It’s always fun to pick at trends in contemporary cinema, especially when so many movies with similar ideas arrive in such rapid succession.
Film production is a long and arduous process. This is part of what distinguishes it from television. Films spend years in development and then production, their releases carefully managed and synchronised. As a medium, mainstream cinema often lacks the urgency suggested by the churn of television. It is harder to immediately react to trends. This is why, for example, the feature film Slender Man arrived more than half-a-decade after the character had taken the internet by storm and arguably after culture’s attention had wandered in other directions. Similarly, the success of movies like Iron Man and The Avengers led other studios to pursue that model of film-making, but it’s telling that the DCEU lagged roughly half a decade behind with Man of Steel and Justice League.
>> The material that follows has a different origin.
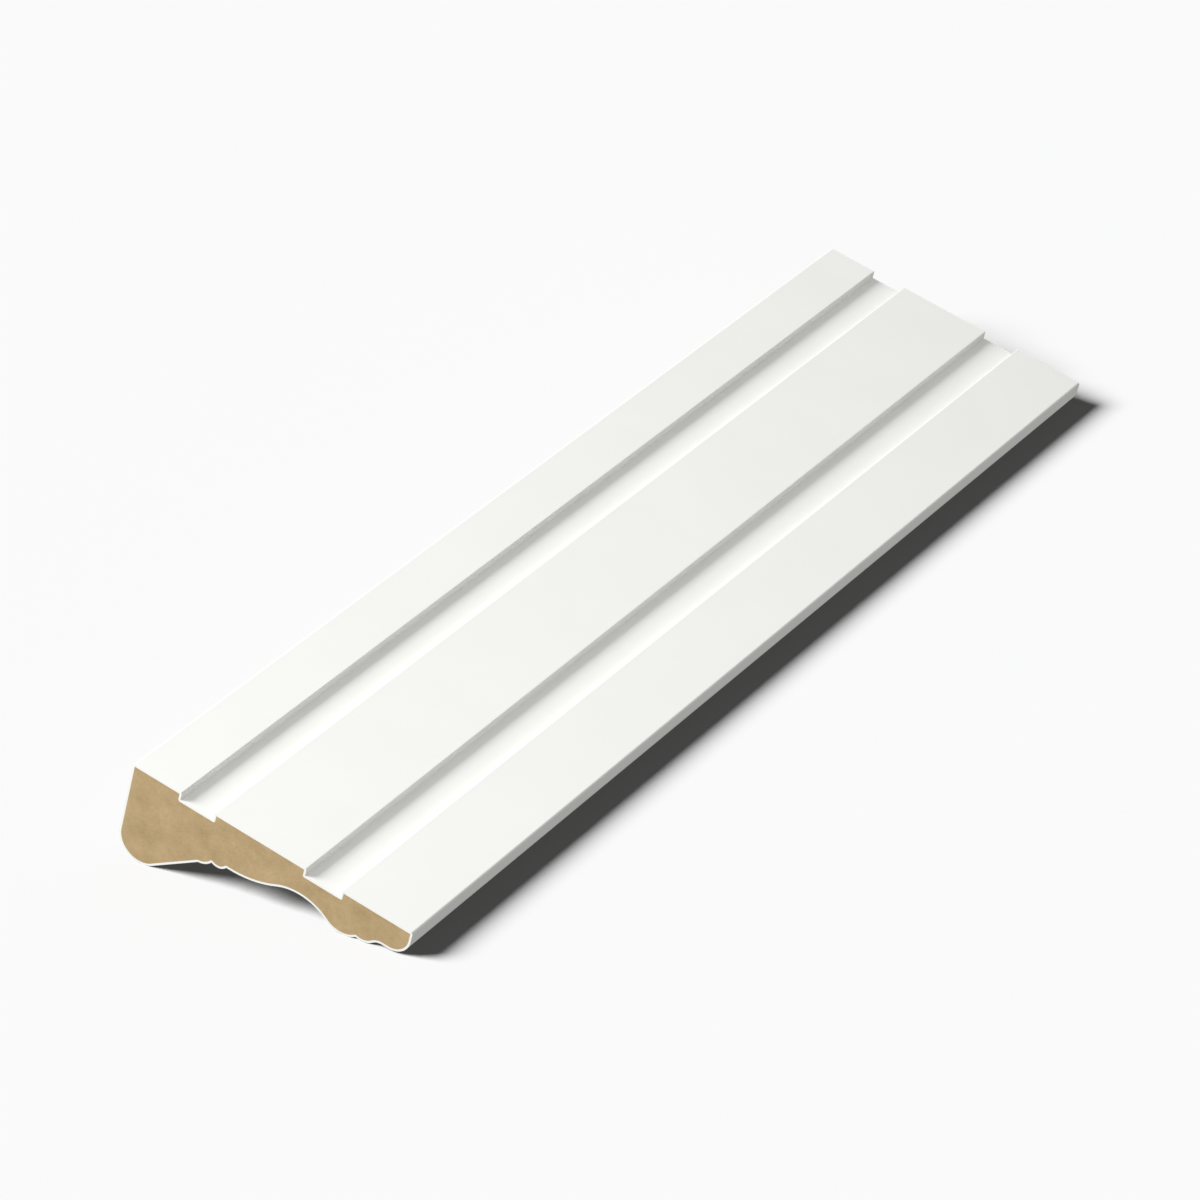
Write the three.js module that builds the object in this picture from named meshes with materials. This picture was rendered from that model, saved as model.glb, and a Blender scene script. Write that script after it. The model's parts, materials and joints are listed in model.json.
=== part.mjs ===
import * as THREE from "three";

// A length of colonial casing, the moulding that frames a door or a window.
// It is one solid stick with a primed skin, cut square at both ends.
// It lies face down on a level surface, so its back, with two relief grooves, looks up.
//
// World frame: millimetres, +Z up, the length along Y, the thick edge towards -X.
// Section frame: u runs across the back from the thick edge to the thin edge,
// and v is the depth below the back, towards the moulded face.

// Stock size
const width = 57.15;
const thickness = 18.6;
const length = 228.6;

// The back: its outer corners softened by the primer, and two relief grooves with crisper edges
const cornerRadius = 0.4;
const grooveEdgeRadius = 0.2;
const grooveDepth = 1.5;
const grooves = [
  { start: 10.1, end: 16.9 },
  { start: 35.7, end: 42.9 },
];

// The face, from the thick edge to the thin edge: a round nose and a straight slope
const noseRadius = 4.7;
const slopeAngle = THREE.MathUtils.degToRad(37.1);

// Two small beads that step down at the end of the slope, with a sharp quirk beside each
const slopeEndAcross = 15.85;
const firstQuirk = { across: 18.35, depth: 9.87 };
const secondQuirk = { across: 21.25, depth: 9.15 };
const firstBeadRadius = 3.45;
const secondBeadRadius = 2.16;

// The ogee: a wide crown that turns into a deep cove, then a rounded rib
const crownTop = { across: 21.9, depth: 9.17 };
const coveRadius = 9.86;
const coveBottom = { across: 35.6, depth: 5.74 };
const ribTop = { across: 44.1, depth: 8.43 };

// The thin side: a bead beside the rib, a small cove, a narrow fillet and a rounded edge
const edgeQuirkAcross = 47.3;
const edgeBeadAcross = 48.17;
const edgeBeadRadius = 3.3;
const filletStartAcross = 52.3;
const edgeThickness = 5.65;
const edgeRadius = 3.7;

// How many straight steps a curve takes for each quarter turn
const faceSteps = 20;
const cornerSteps = 5;

// The radius of an arc that levels out at `top` and runs smoothly into a given circle
// which bends the other way. `bend` is +1 where the circle lies beyond `top`.
function reverseCurveRadius(top, circle, bend) {
  const across = circle.across - top.across;
  const depth = bend * (circle.depth - top.depth);
  return (across ** 2 + depth ** 2 - circle.radius ** 2) / (2 * (circle.radius - depth));
}

// The centre of an arc of the given radius that bulges to greater depth between two points
function beadCentre(start, end, radius) {
  const across = end.across - start.across;
  const depth = end.depth - start.depth;
  const chord = Math.hypot(across, depth);
  const rise = Math.sqrt(radius ** 2 - (chord / 2) ** 2) / chord;
  return {
    across: (start.across + end.across) / 2 + depth * rise,
    depth: (start.depth + end.depth) / 2 - across * rise,
    radius,
  };
}

// The depth at which a circle's lower side is crossed at a place across the section
function depthOn(circle, across) {
  return circle.depth + Math.sqrt(circle.radius ** 2 - (across - circle.across) ** 2);
}

// The circles of the face
const nose = { across: noseRadius, depth: thickness - noseRadius, radius: noseRadius };
const slopeStart = {
  across: nose.across + noseRadius * Math.sin(slopeAngle),
  depth: nose.depth + noseRadius * Math.cos(slopeAngle),
};
const slopeEnd = {
  across: slopeEndAcross,
  depth: slopeStart.depth - (slopeEndAcross - slopeStart.across) * Math.tan(slopeAngle),
};
const firstBead = beadCentre(slopeEnd, firstQuirk, firstBeadRadius);
const secondBead = beadCentre(firstQuirk, secondQuirk, secondBeadRadius);
const cove = { across: coveBottom.across, depth: coveBottom.depth + coveRadius, radius: coveRadius };
const crownRadius = reverseCurveRadius(crownTop, cove, 1);
const crown = { across: crownTop.across, depth: crownTop.depth - crownRadius, radius: crownRadius };
const ribRadius = reverseCurveRadius(ribTop, cove, 1);
const rib = { across: ribTop.across, depth: ribTop.depth - ribRadius, radius: ribRadius };
const edgeQuirk = { across: edgeQuirkAcross, depth: depthOn(rib, edgeQuirkAcross) };
const edgeBead = {
  across: edgeBeadAcross,
  depth: edgeQuirk.depth - Math.sqrt(edgeBeadRadius ** 2 - (edgeBeadAcross - edgeQuirkAcross) ** 2),
  radius: edgeBeadRadius,
};
const filletStart = { across: filletStartAcross, depth: edgeThickness };
const smallCoveRadius = reverseCurveRadius(filletStart, edgeBead, -1);
const smallCove = {
  across: filletStart.across,
  depth: filletStart.depth + smallCoveRadius,
  radius: smallCoveRadius,
};
const edgeRound = { across: width - edgeRadius, depth: edgeThickness - edgeRadius, radius: edgeRadius };
const edgeStart = { across: edgeRound.across, depth: edgeThickness };
const edgeEnd = { across: width, depth: edgeRound.depth };

// A point on a circle, at the end of the line that joins its centre to another place
function pointTowards(circle, place) {
  const across = place.across - circle.across;
  const depth = place.depth - circle.depth;
  const scale = circle.radius / Math.hypot(across, depth);
  return { across: circle.across + across * scale, depth: circle.depth + depth * scale };
}

// The outline is drawn with y = -v, so the back is its top side.
const outline = [];

function addPoint(place) {
  outline.push(new THREE.Vector2(place.across, -place.depth));
}

// Adds an arc about a circle's centre between two places, the short way round
function addArc(circle, from, to, quarterSteps = faceSteps) {
  const startAngle = Math.atan2(circle.depth - from.depth, from.across - circle.across);
  const endAngle = Math.atan2(circle.depth - to.depth, to.across - circle.across);
  const turn = Math.atan2(Math.sin(endAngle - startAngle), Math.cos(endAngle - startAngle));
  const steps = Math.ceil((Math.abs(turn) / (Math.PI / 2)) * quarterSteps);
  const arc = new THREE.EllipseCurve(
    circle.across, -circle.depth, circle.radius, circle.radius,
    startAngle, startAngle + turn, turn < 0,
  );
  outline.push(...arc.getPoints(steps));
}

// Adds a softened square corner of the back, from the back down to an upright wall or up from it
function addBackCorner(wallAcross, radius, inward, goingDown) {
  const corner = { across: wallAcross + inward * radius, depth: radius, radius };
  const onBack = { across: corner.across, depth: 0 };
  const onWall = { across: wallAcross, depth: radius };
  if (goingDown) {
    addArc(corner, onBack, onWall, cornerSteps);
  } else {
    addArc(corner, onWall, onBack, cornerSteps);
  }
}

// The face, anticlockwise from the thick edge
addArc(nose, { across: 0, depth: nose.depth }, slopeStart);
addArc(firstBead, slopeEnd, firstQuirk);
addArc(secondBead, firstQuirk, secondQuirk);
addArc(crown, crownTop, pointTowards(crown, cove));
addArc(cove, pointTowards(cove, crown), pointTowards(cove, rib));
addArc(rib, pointTowards(rib, cove), edgeQuirk);
addArc(edgeBead, edgeQuirk, pointTowards(edgeBead, smallCove));
addArc(smallCove, pointTowards(smallCove, edgeBead), filletStart);
addArc(edgeRound, edgeStart, edgeEnd);

// The back, from the thin edge to the thick edge, down into each groove and out again
addBackCorner(width, cornerRadius, -1, false);
for (const groove of [...grooves].reverse()) {
  addBackCorner(groove.end, grooveEdgeRadius, 1, true);
  addPoint({ across: groove.end, depth: grooveDepth });
  addPoint({ across: groove.start, depth: grooveDepth });
  addBackCorner(groove.start, grooveEdgeRadius, -1, false);
}
addBackCorner(0, cornerRadius, 1, true);

// Neighbouring curves meet at a shared point, which is kept once
const samePlace = 1e-4;
const section = outline.filter((point, index) => {
  const next = outline[(index + 1) % outline.length];
  return point.distanceTo(next) > samePlace;
});

// The tilt at which the nose and one of the thin side's round parts touch the same floor
function tiltOnto(round) {
  const across = round.across - nose.across;
  const depth = round.depth - nose.depth;
  const reach = Math.hypot(across, depth);
  return Math.asin((nose.radius - round.radius) / reach) - Math.atan2(depth, across);
}

// The stick rocks over its nose until the first of those parts lands
const restTilt = Math.min(tiltOnto(rib), tiltOnto(edgeBead), tiltOnto(edgeRound));
const restHeight = nose.across * Math.sin(restTilt) + nose.depth * Math.cos(restTilt) + nose.radius;
const turned = section.map((point) => point.clone().rotateAround(new THREE.Vector2(), -restTilt));
const leftmost = Math.min(...turned.map((point) => point.x));
const rightmost = Math.max(...turned.map((point) => point.x));

const primedBoard = new THREE.MeshStandardMaterial({
  name: "white_primer",
  color: 0xf2f2ee,
  roughness: 0.6,
  metalness: 0,
});

const stick = new THREE.ExtrudeGeometry(new THREE.Shape(section), {
  depth: length,
  bevelEnabled: false,
});

// The section stands upright across the length, and the length is centred on the origin
const casing = new THREE.Mesh(stick, primedBoard);
casing.name = "casing";
casing.rotation.x = Math.PI / 2;
casing.position.y = length / 2;

// Tilted to its resting pose, with its lowest line on the floor and its box centred across
const restingCasing = new THREE.Group();
restingCasing.rotation.y = restTilt;
restingCasing.position.set(-(leftmost + rightmost) / 2, 0, restHeight);
restingCasing.add(casing);

const part = new THREE.Group();
part.add(restingCasing);

export default part;
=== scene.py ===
# %% [markdown]
# # A length of colonial casing
#
# Colonial casing is the moulding nailed round a door or a window. This one is fibreboard, run through a
# moulder that cuts its face and its back at one pass, primed white all round, and sawn to length. It
# lies face down, so we see its back with two relief grooves, and the brown board in the saw cut.
#
# Everything that shows belongs to one stick, so this lesson makes one piece: its section is drawn as on
# a drawing board, with straight lines and arcs, then filled and extruded to its length.

# %% Load the measured model
import json
from collections import namedtuple
from math import atan2, ceil, cos, hypot, pi, radians, sin, sqrt

import bmesh
import bpy
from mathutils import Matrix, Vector


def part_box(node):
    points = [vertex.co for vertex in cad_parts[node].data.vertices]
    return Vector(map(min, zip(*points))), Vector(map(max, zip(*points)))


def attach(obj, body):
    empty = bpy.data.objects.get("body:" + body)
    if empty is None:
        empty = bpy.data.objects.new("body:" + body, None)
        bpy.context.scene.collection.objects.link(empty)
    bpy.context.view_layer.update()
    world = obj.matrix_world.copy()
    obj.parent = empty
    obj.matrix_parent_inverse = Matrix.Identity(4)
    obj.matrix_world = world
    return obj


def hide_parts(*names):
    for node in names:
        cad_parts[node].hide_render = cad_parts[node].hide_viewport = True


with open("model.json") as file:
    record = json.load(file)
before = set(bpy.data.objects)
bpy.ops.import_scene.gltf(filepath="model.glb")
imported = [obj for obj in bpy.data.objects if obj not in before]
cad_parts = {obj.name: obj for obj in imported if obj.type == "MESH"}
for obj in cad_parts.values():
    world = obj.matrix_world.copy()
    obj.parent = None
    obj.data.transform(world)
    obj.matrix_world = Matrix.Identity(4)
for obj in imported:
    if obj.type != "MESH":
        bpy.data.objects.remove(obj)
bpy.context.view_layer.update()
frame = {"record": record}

mm = 0.001

# %% [markdown]
# ## The sizes of the section
#
# A moulding is drawn by its circles. `across` runs along the back from the thick edge to the thin edge
# and `depth` goes from the back towards the moulded face. A few sizes of each curve are chosen, and the
# rest follow, because one curve has to run into the next without a step.

# %% The stock and its back
width = 57.15 * mm
thickness = 18.6 * mm
corner_radius = 0.4 * mm
groove_edge_radius = 0.2 * mm
groove_depth = 1.5 * mm
first_groove = (10.1 * mm, 16.9 * mm)
second_groove = (35.7 * mm, 42.9 * mm)

Circle = namedtuple("Circle", "across depth radius")
Place = namedtuple("Place", "across depth")
groove_widths = [round((end - start) / mm, 2) for start, end in (first_groove, second_groove)]
print("stock", round(width / mm, 2), "by", round(thickness / mm, 2), "mm, grooves", groove_widths, "mm wide")

# %% [markdown]
# ## The nose, the slope and the two step beads
#
# The thick edge ends in a round nose. A straight slope leaves the nose as a tangent and stops at the
# first of two small beads. Each bead is an arc of known radius between two sharp inner corners, which a
# joiner calls quirks, so its centre is worked out from those two places.

# %% The thick side of the face
nose_radius = 4.7 * mm
slope_angle = radians(37.1)
nose = Circle(nose_radius, thickness - nose_radius, nose_radius)
slope_start_across = nose.across + nose_radius * sin(slope_angle)
slope_start = Place(slope_start_across, nose.depth + nose_radius * cos(slope_angle))

slope_end_across = 15.85 * mm
slope_fall = (slope_end_across - slope_start.across) * sin(slope_angle) / cos(slope_angle)
slope_end = Place(slope_end_across, slope_start.depth - slope_fall)
first_quirk = Place(18.35 * mm, 9.87 * mm)
second_quirk = Place(21.25 * mm, 9.15 * mm)
first_bead_radius = 3.45 * mm
second_bead_radius = 2.16 * mm


def bead_between(start, end, radius):
    """The circle of a bead of that radius which bulges towards the face between two places."""
    across = end.across - start.across
    depth = end.depth - start.depth
    chord = hypot(across, depth)
    rise = sqrt(radius**2 - (chord / 2) ** 2) / chord
    middle = Place((start.across + end.across) / 2, (start.depth + end.depth) / 2)
    return Circle(middle.across + depth * rise, middle.depth - across * rise, radius)


first_bead = bead_between(slope_end, first_quirk, first_bead_radius)
second_bead = bead_between(first_quirk, second_quirk, second_bead_radius)
print("slope ends at depth", round(slope_end.depth / mm, 2), "mm")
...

This is why it is particularly interesting when movies tackling the same big ideas happen to be released around the same time; Deep Impact and Armageddon, The Prestige and The Illusionist, Capote and Infamous. These films arrive so quickly that they are unlikely to exist in response to one another. Instead, they suggest similar ideas developed in parallel, perhaps hinting at some deeper motivating factor that spurred these similar ideas into development. Recent weeks have seen the release of three relatively distinct films operating in three very different genres; Shazam! is a superhero story, Little is a broad nostalgic comedy, Unicorn Store is a quirky independent film. However, each of those three films gets at the same idea.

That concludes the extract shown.